Recent Jewish population dynamics are characterized by continued steady increase in the Israeli Jewish population and flat or declining numbers in other countries (the diaspora). The Jewish population of Israel increased from 630,000 at the country’s inception in 1948 to 6,135,000 in 2014, Wikipedia reported, while the population of the diaspora has dropped from 10.5 to 8.1 million over the same period.
Current Israeli Jewish demographics are characterized by a relatively high fertility rate of 3 children per woman and a stable age distribution. The overall growth rate of Jews in Israel is 1.7% annually, according to the Wikipedia report. The diaspora countries, by contrast, have low Jewish birth rates, an increasingly elderly age composition, and a negative balance of people leaving Judaism versus those joining. Immigration trends also favor Israel ahead of diaspora countries. The Jewish state has a positive immigration balance (called aliyah in Hebrew).
Wikipedia reported that Israel saw its Jewish numbers significantly buoyed by a million-strong wave of Jewish immigrants from the former Soviet Union in the 1990s, and immigration growth has been steady (in the low tens of thousands) since then. In the rest of the world, only the United States, Canada, Australia, and Germany have had a positive recent Jewish migration balance outside of Israel. In general, the modern English-speaking world has seen an increase in its share of the diaspora since the Holocaust and the foundation of Israel, while historic diaspora Jewish populations in Eastern Europe, North Africa, and the Middle East have significantly declined or disappeared, Wikipedia reports.

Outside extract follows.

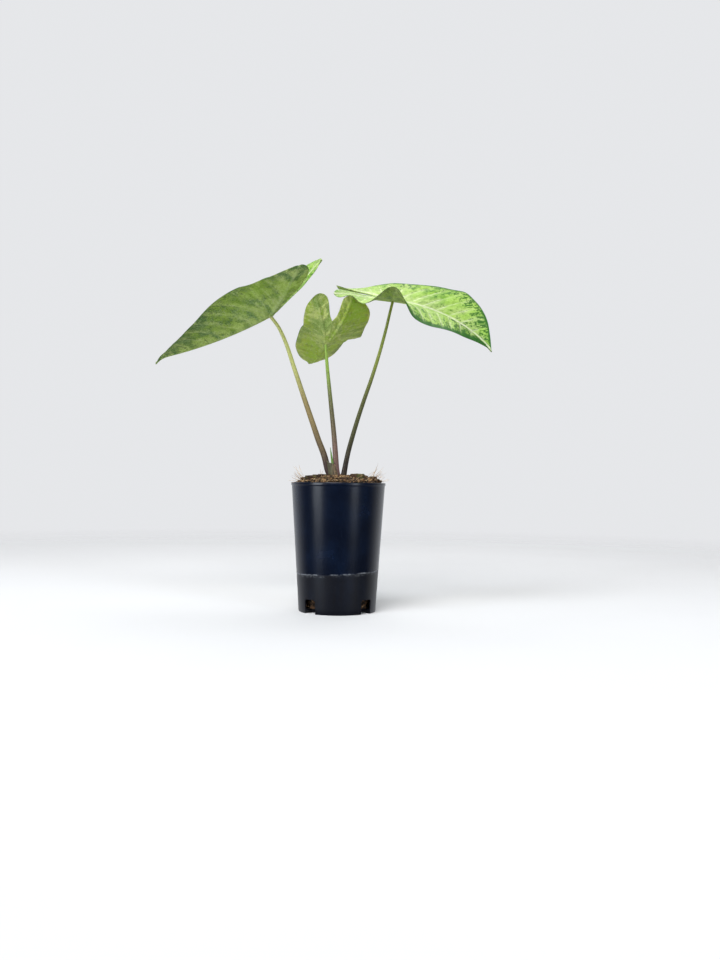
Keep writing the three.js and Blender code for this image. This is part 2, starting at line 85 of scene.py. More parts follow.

France continues to be home to the world’s third largest Jewish community, at a little under 500,000 but has shown an increasingly negative trend. As a long term tend, intermarriage has reduced its “core” Jewish population and increased its “connected” and “enlarged” Jewish populations, according to the Wikipedia report.
More recently, migration loss to Israel amongst French Jews reached the tens of thousands between 2014 and 2017, following a wave of anti-Semitic attacks. Wikipedia reported that according to a 2017 Pew Research Center survey, between 2010 and 2015 “an estimated one million babies were born to Jewish mothers and roughly 600,000 Jewish died, meaning that the natural increase in the Jewish population – i.e., the number of births minus the number of deaths – was 500,000 over this period”. According to the same study, over the next four decades the number of Jews around the world is expected to increase from 14.2 million in 2015 to 20.3 million in 2060.
The number of Jews in the United States has been the subject of much debate because of questions over counting methodology. Wikipedia reported that in 2012, Sheskin and Dashefsky put forward a figure of 6.72 million based on a mixture of local surveys, informed local estimates, and US census data. They qualified their estimate with a concern over double counting and suggested the real figure may lie between 6 and 6.4 million. Drawing on their work, the Steinhardt Social Research Institute released their own estimate of 6.8 million Jews in the United States in 2013, according to the Wikipedia report. These figures are in contrast to Israeli demographer Sergio Della Pergola’s number of 5,425,000, also in 2012.